1) It creates a financial obligation that puts a strain on my finances because it is an emotional and impulse purchase vs a rationally or logically thought out purchase – Want vs Need and can I afford it?

2) Creates relationship stress because as with most impulse purchases it lacks any sort of communication with other members of the family (transparency – if you are married or living with someone). Her take on this is different than mine as she is a money coach and speaks to emotions and money daily with her clients.

3) Creates additional work performance stress because now I am more aware of how much I need to work, work more. What happens if I lose my job? Will I have to forego vacation time or downgrade a vacation I had planned, etc. The answer to this is YES (inserted by wife.) When you say yes to something now it means you will need to say no to something later – think dominoes effect. Choices have consequences good or bad.

These stresses I know are a big distraction and obstacles to me living out my life the best way that I can both at work and more importantly at home. The crazy thing is that I know that one of the main reasons I do this kind of FIFO work is because of the financial benefits that come from above average income yet this is an area that often gets sabotaged by my own behaviors that keep me in what I have heard called the “Golden handcuffs”. Whether we are just keeping up with the Jones’s or just numbing or filling a gap the effect on us is real.

The other part of the equation that helps me rationalize this kind of behavior is the part of me that says “I work away from home, I sacrifice all the good time with my family, I miss important days, I work long hours and I don’t get to sleep in my own bed or eat home cooking”. Honestly, I basically kind of feel sorry for myself and feel like I deserve or am entitled to “excusive” perks. Now don’t get me wrong, we do need to reward ourselves but the reward should never punish the present you or future you in any way, everything within reason and try to find that balance (easier said than done). Numbing is a habit that can harm the present and future you so be wary of the rationalizing and make sure that you try to see the positive of FIFO life.
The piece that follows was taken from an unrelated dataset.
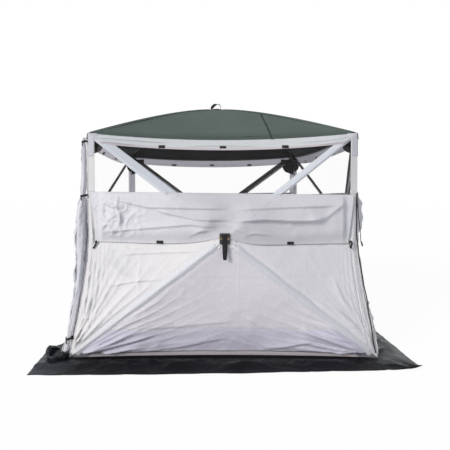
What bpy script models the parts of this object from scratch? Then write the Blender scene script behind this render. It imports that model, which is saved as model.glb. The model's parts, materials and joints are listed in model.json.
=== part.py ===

Often, when we are stuck in a negative space we don’t see the positives aspects that are “When I am home I am home for a stretch at a time, I can dedicate time to family, friends and hobbies, I get to participate in all the activities that I want, I have a good paying job that affords me luxuries within reason”.

The FIFO life gives us a lot to be grateful for, great opportunities for career growth, financial security if we are good stewards of our money and if we are communicating with our families we can thrive. It’s trying to avoid the pitfalls and going in with eyes wide open to the fact that it will be hard dealing with isolation or disconnection from family, it will be hard missing important dates and it will be hard getting used to the changing environment that is FIFO life. It’s not for everyone and it might not be forever for some of us and yet for some it will be the best life imaginable. Just do your best, reach out to mentors, family, friends and be honest with yourself and others as to where you are in your journey, this might not be the solution but it will help.